Over the entire 1973 to 2011 period, roughly half (46.9 percent) of the growth of the productivity-median compensation gap was due to increased compensation inequality and about a fifth (19 percent) due to a loss in labor’s income share. About a third of the gap has been driven by price differences.
The analysis above has shown that from 1973 to 2011, the largest factor driving the gap between productivity and median compensation has been the growing inequality of wages and compensation, followed by the divergence of consumer and output prices and the shift of income from labor to capital. From 2000 to 2011, when the productivity-median compensation gap grew the fastest, the divergence of prices had only a modest impact, whereas the shift from labor to capital income was the single largest factor, accounting for roughly 45 percent of the gap.
Conclusion
Productivity in the economy grew by 80.4 percent between 1973 and 2011 but the growth of real hourly compensation of the median worker grew by far less, just 10.7 percent, and nearly all of that growth occurred in a short window in the late 1990s. The pattern was very different from 1948 to 1973, when the hourly compensation of a typical worker grew in tandem with productivity.
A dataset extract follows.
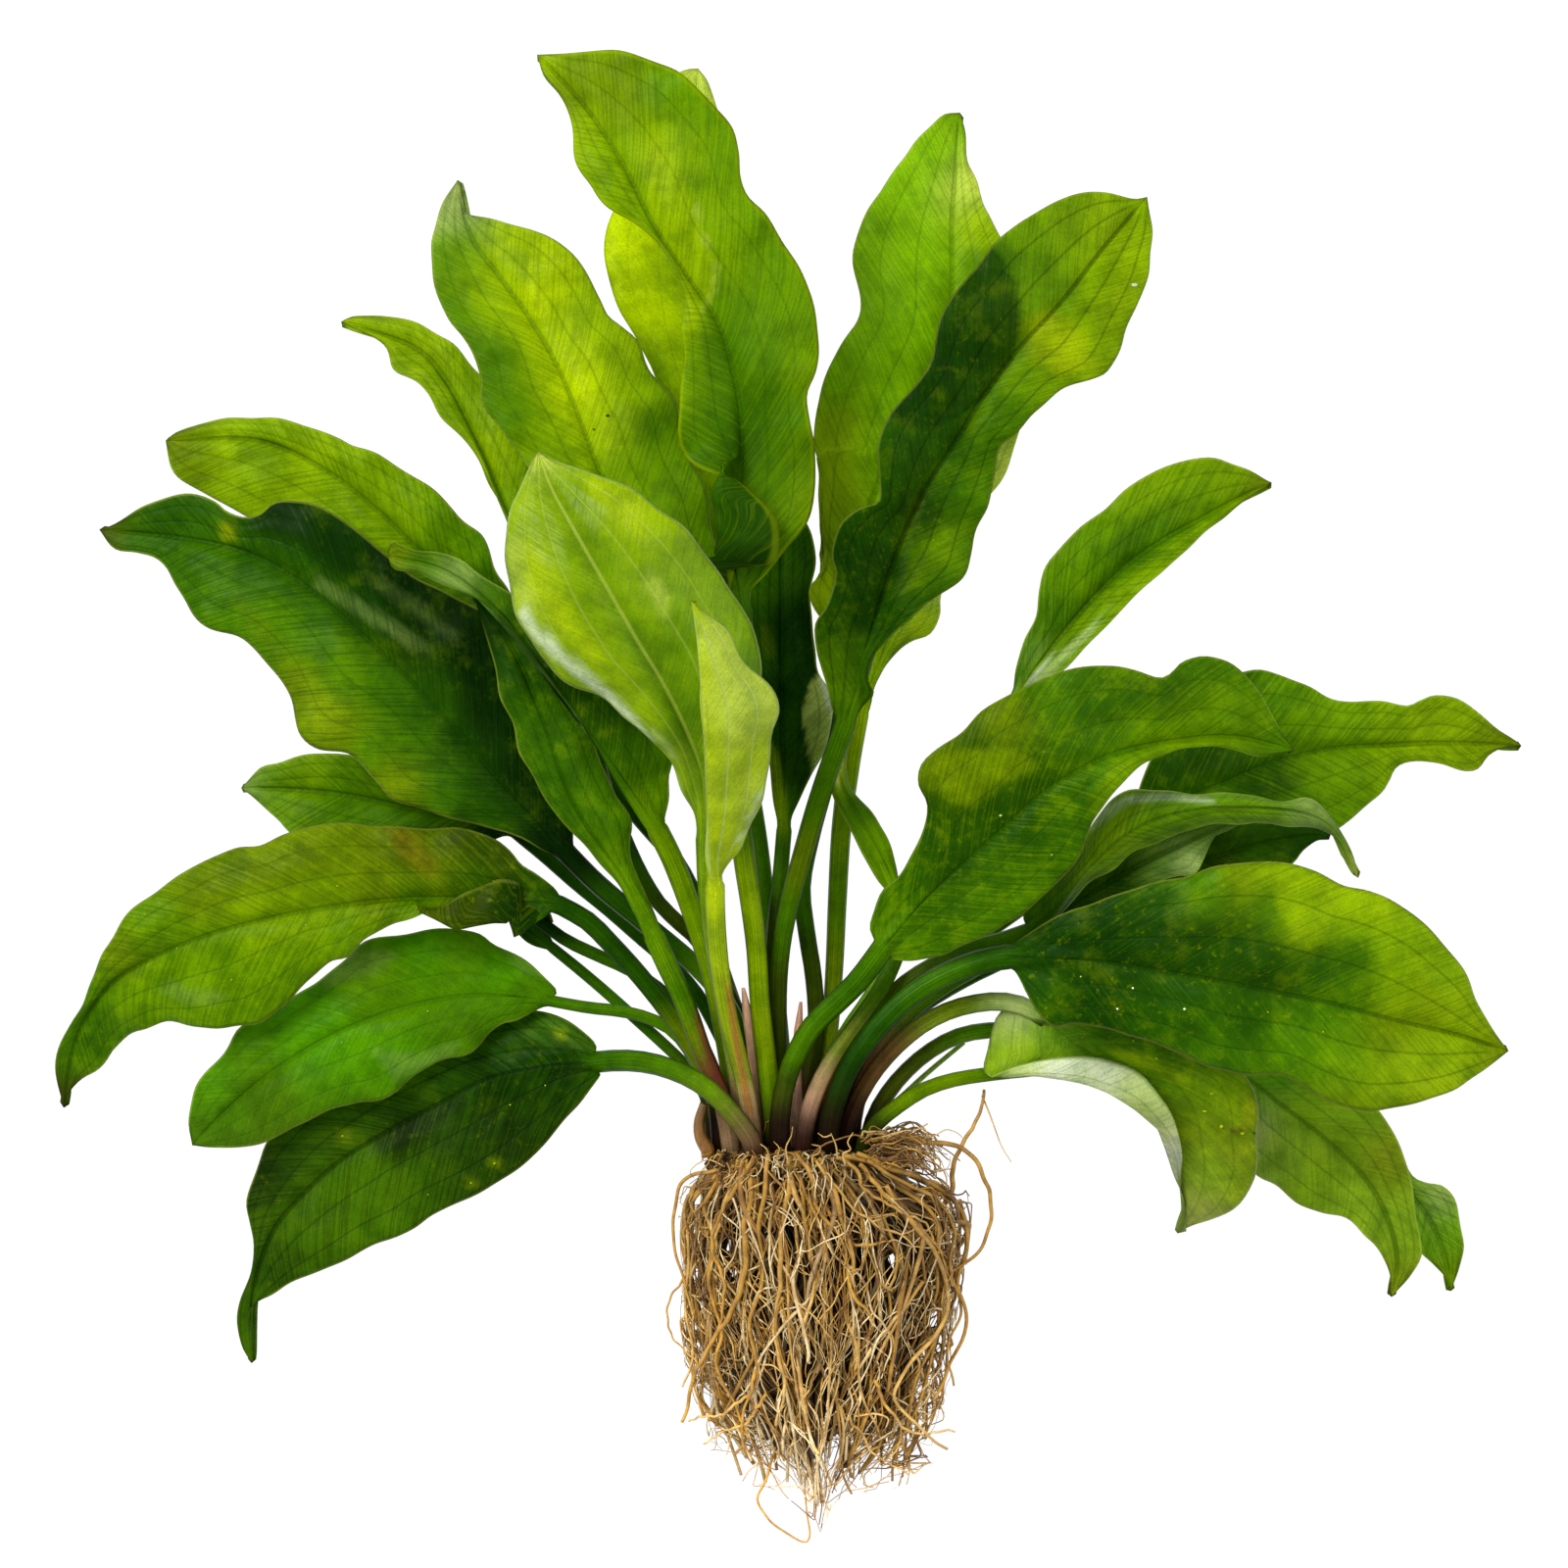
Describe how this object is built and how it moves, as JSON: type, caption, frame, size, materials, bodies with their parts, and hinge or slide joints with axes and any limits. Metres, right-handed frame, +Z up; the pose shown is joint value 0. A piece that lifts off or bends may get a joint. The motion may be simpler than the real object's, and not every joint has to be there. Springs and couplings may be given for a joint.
{
  "type": "echinodorus plant",
  "caption": "Bare-root aquarium sword plant lying on its back: a fan of broad ribbed leaves on long stalks from a short crown, with a dense tangle of roots.",
  "frame": {"origin": "on the flat surface that the plant lies on, under the top of the root ball", "axes": "+Y from the roots to the leaf tips, +X to the right seen from above, +Z up from the surface"},
  "size_m": [0.3745, 0.3807, 0.1202],
  "materials": {
    "leaf_left_large": "satin",
    "leaf_left_upper": "satin",
    "leaf_top_left_slender": "satin",
    "leaf_top_left": "satin",
    "leaf_top_center": "satin",
    "leaf_top_behind": "satin",
    "leaf_top_right": "satin",
    "leaf_upper_right_dark": "satin",
    "leaf_right_upper": "satin",
    "leaf_right_far": "satin",
    "leaf_right_front": "satin",
    "leaf_right_arched": "satin",
    "leaf_right_under": "satin",
    "leaf_right_under_low": "satin",
    "leaf_right_broad": "satin",
    "leaf_right_curled": "satin",
    "leaf_right_low": "satin",
    "leaf_right_lowest": "satin",
    "leaf_left_broad": "satin",
    "leaf_left_small": "satin",
    "leaf_left_bright": "satin",
    "leaf_left_lowest": "satin",
    "leaf_front_pale_large": "satin",
    "leaf_front_pale_small": "satin",
    "leaf_front_folded": "satin",
    "leaf_front_dark": "satin",
    "leaf_inner_narrow": "satin",
    "leaf_center_dark": "satin",
    "leaf_upper_right_hidden": "satin",
    "leaf_left_under_small": "satin",
    "leaf_left_under_narrow": "satin",
    "rhizome": "matt",
    "root_ball": "matt",
    "bare_stalk": "satin",
    "young_shoot": "satin",
    "pink_shoot": "satin",
    "dry_sheath": "matt"
  },
  "bodies": {
    "root": {"leaf_left_large": "leaf_left_large", "leaf_left_upper": "leaf_left_upper", "leaf_top_left_slender": "leaf_top_left_slender", "leaf_top_left": "leaf_top_left", "leaf_top_center": "leaf_top_center", "leaf_top_behind": "leaf_top_behind", "leaf_top_right": "leaf_top_right", "leaf_upper_right_dark": "leaf_upper_right_dark", "leaf_right_upper": "leaf_right_upper", "leaf_right_far": "leaf_right_far", "leaf_right_front": "leaf_right_front", "leaf_right_arched": "leaf_right_arched", "leaf_right_under": "leaf_right_under", "leaf_right_under_low": "leaf_right_under_low", "leaf_right_broad": "leaf_right_broad", "leaf_right_curled": "leaf_right_curled", "leaf_right_low": "leaf_right_low", "leaf_right_lowest": "leaf_right_lowest", "leaf_left_broad": "leaf_left_broad", "leaf_left_small": "leaf_left_small", "leaf_left_bright": "leaf_left_bright", "leaf_left_lowest": "leaf_left_lowest", "leaf_front_pale_large": "leaf_front_pale_large", "leaf_front_pale_small": "leaf_front_pale_small", "leaf_front_folded": "leaf_front_folded", "leaf_front_dark": "leaf_front_dark", "leaf_inner_narrow": "leaf_inner_narrow", "leaf_center_dark": "leaf_center_dark", "leaf_upper_right_hidden": "leaf_upper_right_hidden", "leaf_left_under_small": "leaf_left_under_small", "leaf_left_under_narrow": "leaf_left_under_narrow", "rhizome": "rhizome", "root_ball": "root_ball", "bare_stalk": "bare_stalk", "young_shoot": "young_shoot", "pink_shoot": "pink_shoot", "dry_sheath": "dry_sheath"}
  },
  "joints": []
}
Reestablishing the link between productivity and pay of the typical worker is an essential component of any effort to provide shared prosperity and, in fact, may be necessary for obtaining robust growth without relying on asset bubbles and increased household debt. It is hard to see how reestablishing a link between productivity and pay can occur without restoring decent and improved labor standards, restoring the minimum wage to a level corresponding to half the average wage (as it was in the late 1960s), and making real the ability of workers to obtain and practice collective bargaining.
The forthcoming The State of Working America (Mishel, Bivens, Gould, and Shierholz 2012) will provide a detailed account and explanation.